> [PROBLEM] Copy out the data below verbatim.

****

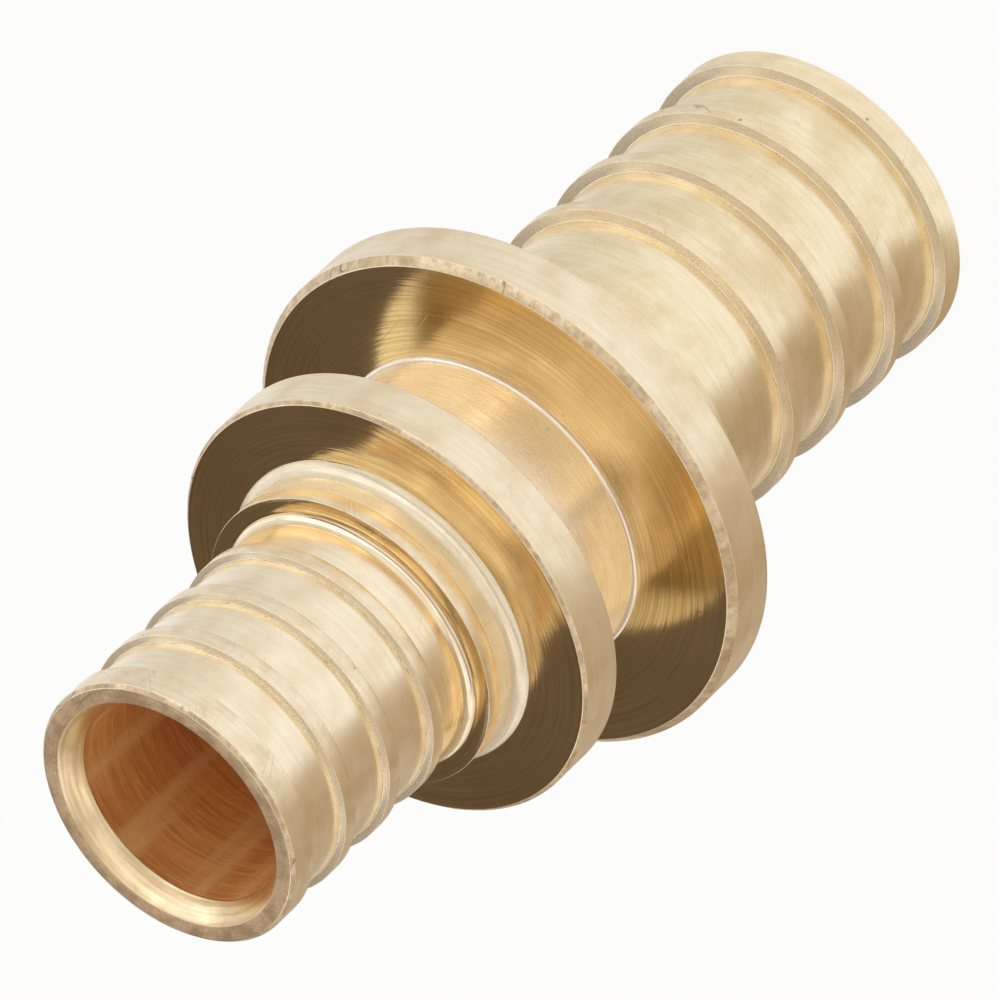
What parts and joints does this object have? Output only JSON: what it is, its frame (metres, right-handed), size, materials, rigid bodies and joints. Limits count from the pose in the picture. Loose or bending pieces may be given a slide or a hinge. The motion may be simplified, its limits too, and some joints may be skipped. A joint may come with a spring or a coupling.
{
  "type": "pipe reducing coupling",
  "caption": "Turned brass coupling for plastic pipe: a ribbed spigot at each end, a stop collar behind each, and flanges either side of a short neck.",
  "frame": {"origin": "centre of the large spigot's end face, on the axis", "axes": "+Z along the axis, from the large spigot to the small one"},
  "size_m": [0.0324, 0.0324, 0.064],
  "materials": {
    "brass": "turned, satin to bright"
  },
  "bodies": {
    "root": {"coupling_body": "brass"}
  },
  "joints": []
}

****

> [COMPLETE ANSWER]
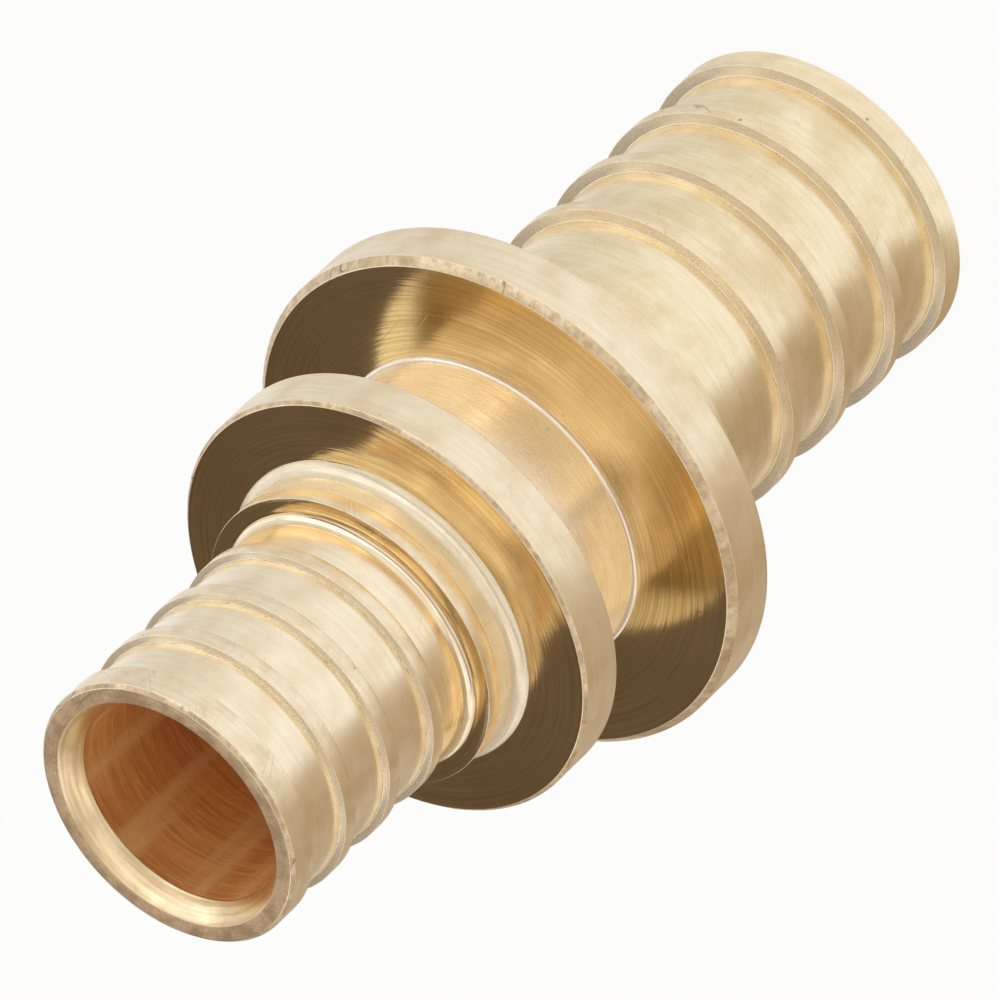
What parts and joints does this object have? Output only JSON: what it is, its frame (metres, right-handed), size, materials, rigid bodies and joints. Limits count from the pose in the picture. Loose or bending pieces may be given a slide or a hinge. The motion may be simplified, its limits too, and some joints may be skipped. A joint may come with a spring or a coupling.
{
  "type": "pipe reducing coupling",
  "caption": "Turned brass coupling for plastic pipe: a ribbed spigot at each end, a stop collar behind each, and flanges either side of a short neck.",
  "frame": {"origin": "centre of the large spigot's end face, on the axis", "axes": "+Z along the axis, from the large spigot to the small one"},
  "size_m": [0.0324, 0.0324, 0.064],
  "materials": {
    "brass": "turned, satin to bright"
  },
  "bodies": {
    "root": {"coupling_body": "brass"}
  },
  "joints": []
}